Given request: Below is a listing. Gather each line of it that contains "where".

Supplied material:
++++
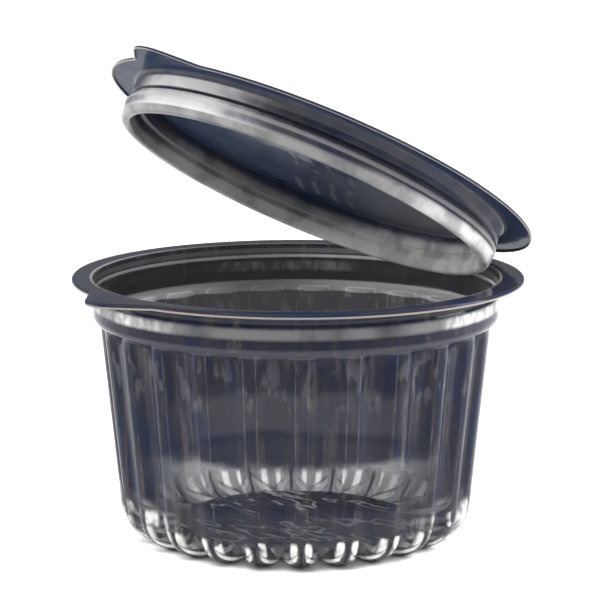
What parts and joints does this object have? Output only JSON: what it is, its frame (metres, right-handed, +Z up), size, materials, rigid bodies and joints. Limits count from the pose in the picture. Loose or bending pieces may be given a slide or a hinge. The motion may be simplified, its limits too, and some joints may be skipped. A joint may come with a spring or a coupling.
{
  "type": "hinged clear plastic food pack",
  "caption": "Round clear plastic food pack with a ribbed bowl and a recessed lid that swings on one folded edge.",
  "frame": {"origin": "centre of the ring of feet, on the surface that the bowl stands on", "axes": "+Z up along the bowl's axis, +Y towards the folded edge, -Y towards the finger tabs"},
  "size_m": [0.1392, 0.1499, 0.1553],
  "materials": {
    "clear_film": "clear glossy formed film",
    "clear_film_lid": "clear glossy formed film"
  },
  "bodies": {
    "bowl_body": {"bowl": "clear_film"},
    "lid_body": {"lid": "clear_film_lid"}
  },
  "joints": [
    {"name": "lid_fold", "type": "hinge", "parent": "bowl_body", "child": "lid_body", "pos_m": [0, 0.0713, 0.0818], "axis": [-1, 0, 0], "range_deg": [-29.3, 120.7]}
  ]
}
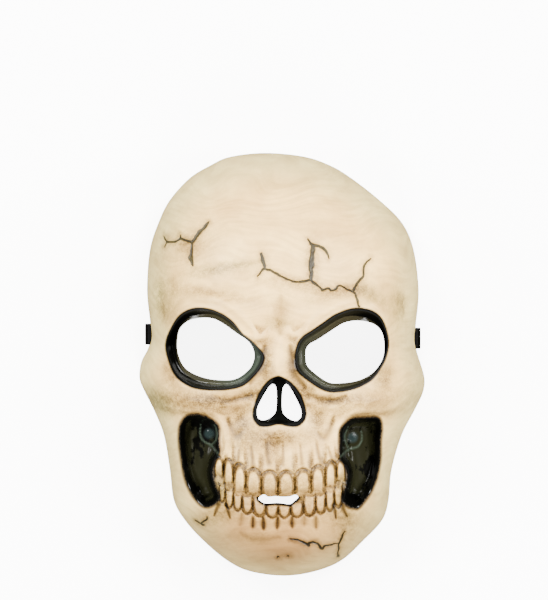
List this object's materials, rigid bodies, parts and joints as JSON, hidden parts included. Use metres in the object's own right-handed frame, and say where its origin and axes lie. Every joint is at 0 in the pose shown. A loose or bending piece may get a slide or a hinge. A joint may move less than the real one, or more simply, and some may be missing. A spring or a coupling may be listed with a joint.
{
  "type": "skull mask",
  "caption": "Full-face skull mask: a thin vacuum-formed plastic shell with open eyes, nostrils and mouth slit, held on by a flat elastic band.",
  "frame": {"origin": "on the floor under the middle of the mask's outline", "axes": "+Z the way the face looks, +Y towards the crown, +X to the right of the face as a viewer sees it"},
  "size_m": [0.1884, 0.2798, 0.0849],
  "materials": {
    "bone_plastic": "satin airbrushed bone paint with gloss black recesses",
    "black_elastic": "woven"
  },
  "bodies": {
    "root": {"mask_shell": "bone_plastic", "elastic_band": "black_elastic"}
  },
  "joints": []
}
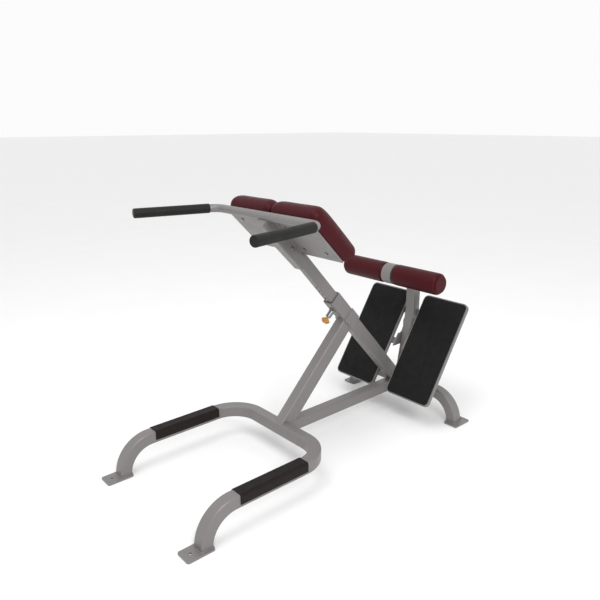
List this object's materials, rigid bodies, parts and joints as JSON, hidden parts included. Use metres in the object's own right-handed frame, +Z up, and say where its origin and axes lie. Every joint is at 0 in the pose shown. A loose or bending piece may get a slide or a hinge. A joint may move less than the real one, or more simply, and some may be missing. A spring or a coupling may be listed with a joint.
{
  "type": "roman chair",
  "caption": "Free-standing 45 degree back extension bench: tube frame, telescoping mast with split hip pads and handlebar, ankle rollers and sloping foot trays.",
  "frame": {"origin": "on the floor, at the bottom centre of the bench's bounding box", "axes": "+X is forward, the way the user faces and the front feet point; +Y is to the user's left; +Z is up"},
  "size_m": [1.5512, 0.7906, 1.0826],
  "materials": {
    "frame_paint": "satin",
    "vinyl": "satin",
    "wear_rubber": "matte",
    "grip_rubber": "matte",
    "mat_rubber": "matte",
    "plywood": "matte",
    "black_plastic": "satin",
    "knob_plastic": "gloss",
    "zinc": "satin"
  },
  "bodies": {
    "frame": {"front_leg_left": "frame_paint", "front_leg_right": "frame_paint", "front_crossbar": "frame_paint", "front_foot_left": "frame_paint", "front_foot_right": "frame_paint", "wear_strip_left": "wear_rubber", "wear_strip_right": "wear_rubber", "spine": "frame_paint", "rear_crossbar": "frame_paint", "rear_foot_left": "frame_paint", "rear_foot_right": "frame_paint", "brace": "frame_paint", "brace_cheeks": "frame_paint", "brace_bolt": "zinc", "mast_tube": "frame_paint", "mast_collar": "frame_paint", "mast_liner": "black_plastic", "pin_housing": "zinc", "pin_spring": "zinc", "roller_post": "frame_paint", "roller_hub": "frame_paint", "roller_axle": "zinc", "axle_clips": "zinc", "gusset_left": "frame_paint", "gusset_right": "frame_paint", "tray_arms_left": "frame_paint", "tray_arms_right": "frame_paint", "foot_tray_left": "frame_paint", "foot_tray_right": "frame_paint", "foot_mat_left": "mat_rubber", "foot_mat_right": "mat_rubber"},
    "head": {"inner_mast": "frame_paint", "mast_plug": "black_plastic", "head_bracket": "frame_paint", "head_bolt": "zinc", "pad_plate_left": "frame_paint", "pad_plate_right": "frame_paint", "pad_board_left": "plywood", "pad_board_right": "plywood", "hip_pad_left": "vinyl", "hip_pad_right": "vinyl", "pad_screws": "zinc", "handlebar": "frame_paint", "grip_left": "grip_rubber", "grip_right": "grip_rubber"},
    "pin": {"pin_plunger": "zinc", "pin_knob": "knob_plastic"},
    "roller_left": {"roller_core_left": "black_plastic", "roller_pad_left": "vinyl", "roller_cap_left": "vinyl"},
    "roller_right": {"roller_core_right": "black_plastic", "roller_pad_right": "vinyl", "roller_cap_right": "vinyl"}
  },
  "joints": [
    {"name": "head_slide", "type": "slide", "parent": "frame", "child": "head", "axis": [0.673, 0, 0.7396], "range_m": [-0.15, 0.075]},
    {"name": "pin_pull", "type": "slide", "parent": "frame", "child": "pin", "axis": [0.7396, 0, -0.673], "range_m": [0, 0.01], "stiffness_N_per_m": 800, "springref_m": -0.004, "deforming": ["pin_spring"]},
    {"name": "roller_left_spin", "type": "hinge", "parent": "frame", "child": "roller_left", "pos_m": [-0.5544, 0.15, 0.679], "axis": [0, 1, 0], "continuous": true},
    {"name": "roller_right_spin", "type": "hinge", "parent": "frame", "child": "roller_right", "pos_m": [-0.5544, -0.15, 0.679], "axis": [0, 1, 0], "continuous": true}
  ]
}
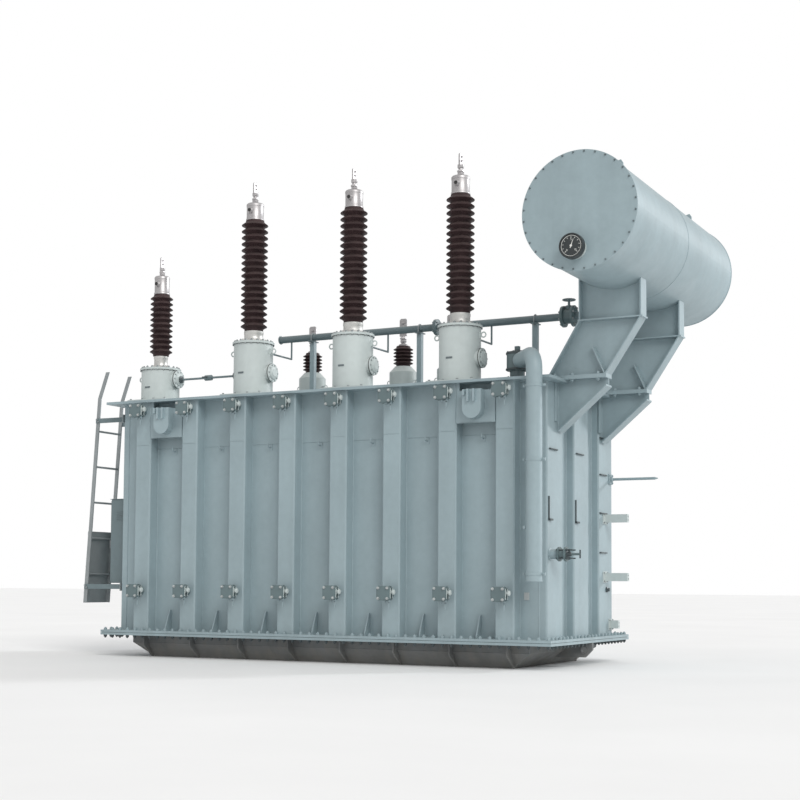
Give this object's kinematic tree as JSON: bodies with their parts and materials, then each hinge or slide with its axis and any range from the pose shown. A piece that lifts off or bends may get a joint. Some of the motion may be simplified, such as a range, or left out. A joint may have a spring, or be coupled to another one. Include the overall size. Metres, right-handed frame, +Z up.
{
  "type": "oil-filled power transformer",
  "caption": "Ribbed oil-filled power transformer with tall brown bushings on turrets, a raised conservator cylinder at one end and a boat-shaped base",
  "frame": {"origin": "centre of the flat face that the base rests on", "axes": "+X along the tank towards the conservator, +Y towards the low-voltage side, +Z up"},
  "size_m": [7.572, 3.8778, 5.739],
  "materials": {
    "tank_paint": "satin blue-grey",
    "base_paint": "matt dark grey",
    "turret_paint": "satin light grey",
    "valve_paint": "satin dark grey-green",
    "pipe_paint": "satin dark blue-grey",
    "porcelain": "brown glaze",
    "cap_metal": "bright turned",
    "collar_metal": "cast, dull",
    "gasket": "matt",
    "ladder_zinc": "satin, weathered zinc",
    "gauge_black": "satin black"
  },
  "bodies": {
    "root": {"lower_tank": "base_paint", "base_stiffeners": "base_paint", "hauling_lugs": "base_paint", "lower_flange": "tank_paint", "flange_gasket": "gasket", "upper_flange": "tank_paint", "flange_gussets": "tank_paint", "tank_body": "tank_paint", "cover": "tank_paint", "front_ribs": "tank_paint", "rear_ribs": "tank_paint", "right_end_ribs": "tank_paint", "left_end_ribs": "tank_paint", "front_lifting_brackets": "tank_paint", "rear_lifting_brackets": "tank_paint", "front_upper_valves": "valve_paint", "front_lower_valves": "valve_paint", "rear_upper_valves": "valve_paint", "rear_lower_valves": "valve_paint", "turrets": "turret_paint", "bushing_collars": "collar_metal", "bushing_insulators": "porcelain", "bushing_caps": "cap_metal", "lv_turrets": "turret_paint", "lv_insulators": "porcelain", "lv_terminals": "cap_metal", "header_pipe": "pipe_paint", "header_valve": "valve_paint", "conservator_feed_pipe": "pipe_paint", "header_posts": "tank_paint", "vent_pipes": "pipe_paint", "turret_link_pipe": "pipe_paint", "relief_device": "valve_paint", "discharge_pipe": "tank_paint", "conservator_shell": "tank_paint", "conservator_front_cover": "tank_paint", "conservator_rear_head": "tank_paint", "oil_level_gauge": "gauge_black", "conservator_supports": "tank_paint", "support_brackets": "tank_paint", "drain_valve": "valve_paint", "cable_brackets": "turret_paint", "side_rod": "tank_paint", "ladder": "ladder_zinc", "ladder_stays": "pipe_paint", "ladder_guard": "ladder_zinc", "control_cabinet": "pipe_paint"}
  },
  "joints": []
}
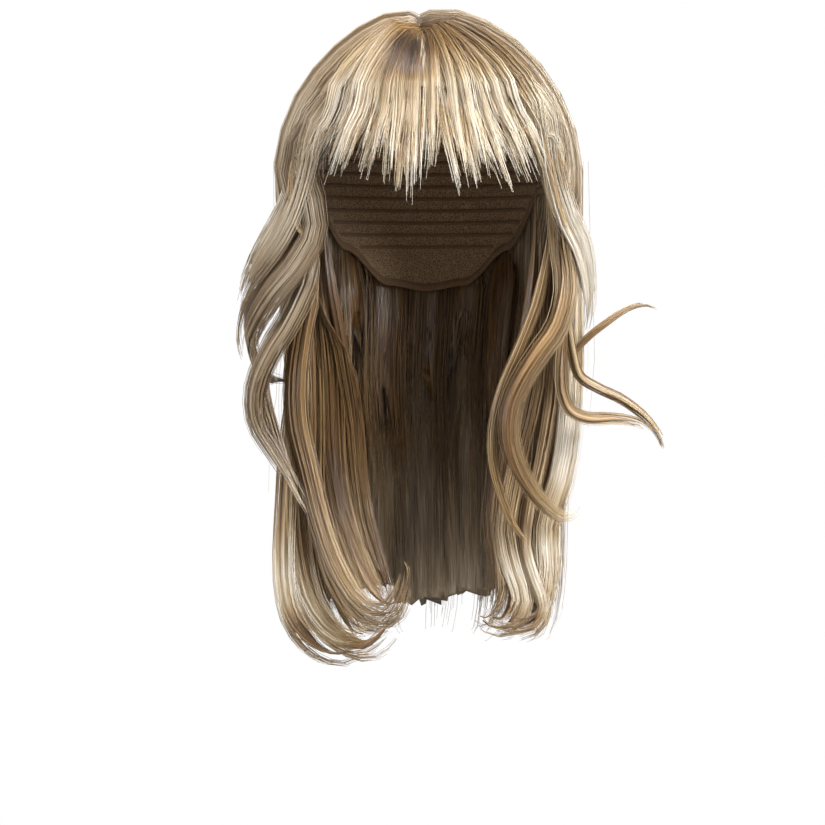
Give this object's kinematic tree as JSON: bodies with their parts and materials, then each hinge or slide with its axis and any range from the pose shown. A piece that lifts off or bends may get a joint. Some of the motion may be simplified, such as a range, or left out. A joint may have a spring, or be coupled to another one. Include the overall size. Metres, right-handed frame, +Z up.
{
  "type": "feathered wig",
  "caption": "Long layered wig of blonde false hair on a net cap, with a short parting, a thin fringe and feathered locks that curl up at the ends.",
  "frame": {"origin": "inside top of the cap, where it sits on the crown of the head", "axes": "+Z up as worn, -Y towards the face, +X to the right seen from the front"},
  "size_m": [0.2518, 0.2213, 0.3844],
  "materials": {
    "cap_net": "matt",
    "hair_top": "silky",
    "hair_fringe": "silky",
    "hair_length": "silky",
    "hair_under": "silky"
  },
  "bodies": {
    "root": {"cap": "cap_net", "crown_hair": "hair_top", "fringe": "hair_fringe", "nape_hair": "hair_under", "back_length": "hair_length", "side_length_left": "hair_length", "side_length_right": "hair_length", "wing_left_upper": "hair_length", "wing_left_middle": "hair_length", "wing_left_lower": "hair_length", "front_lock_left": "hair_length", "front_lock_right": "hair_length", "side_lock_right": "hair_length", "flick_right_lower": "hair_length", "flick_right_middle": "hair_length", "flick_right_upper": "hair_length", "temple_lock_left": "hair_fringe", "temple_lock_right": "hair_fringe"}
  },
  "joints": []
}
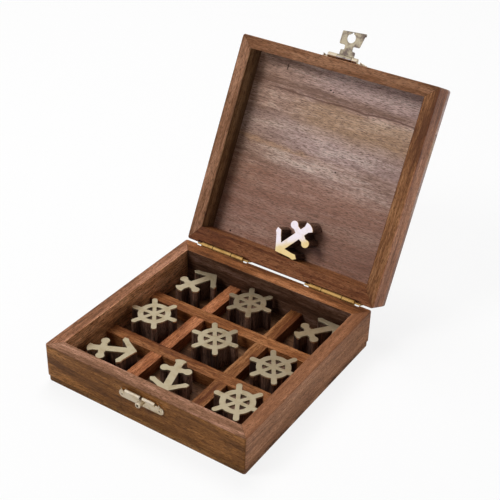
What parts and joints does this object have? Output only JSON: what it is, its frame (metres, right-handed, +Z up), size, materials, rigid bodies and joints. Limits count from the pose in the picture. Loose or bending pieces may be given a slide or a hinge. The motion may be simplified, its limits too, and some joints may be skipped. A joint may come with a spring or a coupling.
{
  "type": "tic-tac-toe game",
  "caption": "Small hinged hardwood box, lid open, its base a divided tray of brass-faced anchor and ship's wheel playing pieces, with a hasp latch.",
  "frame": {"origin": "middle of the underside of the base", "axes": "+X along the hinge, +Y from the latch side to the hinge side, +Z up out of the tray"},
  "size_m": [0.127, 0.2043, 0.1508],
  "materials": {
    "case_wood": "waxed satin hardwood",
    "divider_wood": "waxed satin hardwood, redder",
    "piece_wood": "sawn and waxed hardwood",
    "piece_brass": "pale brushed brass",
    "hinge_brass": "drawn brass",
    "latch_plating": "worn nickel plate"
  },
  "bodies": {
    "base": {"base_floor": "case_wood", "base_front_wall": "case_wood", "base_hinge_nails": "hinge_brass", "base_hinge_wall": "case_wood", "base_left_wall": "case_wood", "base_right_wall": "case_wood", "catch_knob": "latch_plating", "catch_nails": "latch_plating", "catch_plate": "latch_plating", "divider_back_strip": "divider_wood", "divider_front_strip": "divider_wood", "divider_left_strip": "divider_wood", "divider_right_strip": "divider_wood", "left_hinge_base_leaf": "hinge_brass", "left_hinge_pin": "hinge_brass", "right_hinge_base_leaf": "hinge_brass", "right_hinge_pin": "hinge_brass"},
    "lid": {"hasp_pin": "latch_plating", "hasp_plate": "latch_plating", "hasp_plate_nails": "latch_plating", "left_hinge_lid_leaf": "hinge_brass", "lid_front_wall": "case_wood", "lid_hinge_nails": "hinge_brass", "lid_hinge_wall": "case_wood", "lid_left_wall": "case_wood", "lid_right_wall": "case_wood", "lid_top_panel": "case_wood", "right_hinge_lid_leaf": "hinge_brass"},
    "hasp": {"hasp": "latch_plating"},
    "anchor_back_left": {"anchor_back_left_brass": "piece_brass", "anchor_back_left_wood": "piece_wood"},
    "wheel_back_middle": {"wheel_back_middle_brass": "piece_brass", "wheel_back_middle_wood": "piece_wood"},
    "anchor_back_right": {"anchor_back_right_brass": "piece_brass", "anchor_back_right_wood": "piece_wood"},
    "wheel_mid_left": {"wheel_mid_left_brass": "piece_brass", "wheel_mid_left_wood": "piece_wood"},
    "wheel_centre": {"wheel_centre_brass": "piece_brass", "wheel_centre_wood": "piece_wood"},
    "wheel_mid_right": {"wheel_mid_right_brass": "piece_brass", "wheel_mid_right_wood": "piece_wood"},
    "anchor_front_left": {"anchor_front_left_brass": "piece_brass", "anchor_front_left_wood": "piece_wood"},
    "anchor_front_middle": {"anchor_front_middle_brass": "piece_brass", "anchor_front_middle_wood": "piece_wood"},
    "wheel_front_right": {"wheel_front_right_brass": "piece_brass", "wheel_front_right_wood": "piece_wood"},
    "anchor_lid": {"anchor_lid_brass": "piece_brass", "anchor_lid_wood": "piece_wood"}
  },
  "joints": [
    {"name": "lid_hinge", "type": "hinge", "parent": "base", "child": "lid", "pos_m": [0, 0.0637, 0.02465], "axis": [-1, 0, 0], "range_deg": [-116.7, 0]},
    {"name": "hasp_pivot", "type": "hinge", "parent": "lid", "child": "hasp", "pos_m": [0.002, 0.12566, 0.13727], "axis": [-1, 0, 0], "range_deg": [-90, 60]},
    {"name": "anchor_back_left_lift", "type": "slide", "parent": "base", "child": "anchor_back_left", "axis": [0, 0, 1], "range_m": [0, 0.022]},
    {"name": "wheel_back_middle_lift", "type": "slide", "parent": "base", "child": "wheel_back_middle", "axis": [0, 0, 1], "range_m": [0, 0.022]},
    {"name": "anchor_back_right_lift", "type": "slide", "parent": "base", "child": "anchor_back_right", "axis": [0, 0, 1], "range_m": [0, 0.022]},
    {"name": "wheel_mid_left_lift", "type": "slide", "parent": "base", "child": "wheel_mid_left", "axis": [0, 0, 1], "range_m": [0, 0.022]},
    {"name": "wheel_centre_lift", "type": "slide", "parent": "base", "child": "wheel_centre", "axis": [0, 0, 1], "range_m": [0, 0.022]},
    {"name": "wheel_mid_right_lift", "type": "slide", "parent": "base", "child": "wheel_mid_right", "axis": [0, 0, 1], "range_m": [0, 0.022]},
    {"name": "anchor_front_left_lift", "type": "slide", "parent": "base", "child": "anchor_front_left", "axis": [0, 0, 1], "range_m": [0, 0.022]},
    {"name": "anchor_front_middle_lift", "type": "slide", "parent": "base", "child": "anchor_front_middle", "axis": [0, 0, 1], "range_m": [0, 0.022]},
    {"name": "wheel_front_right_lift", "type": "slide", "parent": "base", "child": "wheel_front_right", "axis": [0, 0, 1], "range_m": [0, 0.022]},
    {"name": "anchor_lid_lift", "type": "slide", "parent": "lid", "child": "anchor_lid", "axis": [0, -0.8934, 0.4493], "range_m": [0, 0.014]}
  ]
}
++++
Solution to this problem:
List this object's materials, rigid bodies, parts and joints as JSON, hidden parts included. Use metres in the object's own right-handed frame, and say where its origin and axes lie. Every joint is at 0 in the pose shown. A loose or bending piece may get a slide or a hinge. A joint may move less than the real one, or more simply, and some may be missing. A spring or a coupling may be listed with a joint.
List this object's materials, rigid bodies, parts and joints as JSON, hidden parts included. Use metres in the object's own right-handed frame, +Z up, and say where its origin and axes lie. Every joint is at 0 in the pose shown. A loose or bending piece may get a slide or a hinge. A joint may move less than the real one, or more simply, and some may be missing. A spring or a coupling may be listed with a joint.
  "frame": {"origin": "inside top of the cap, where it sits on the crown of the head", "axes": "+Z up as worn, -Y towards the face, +X to the right seen from the front"},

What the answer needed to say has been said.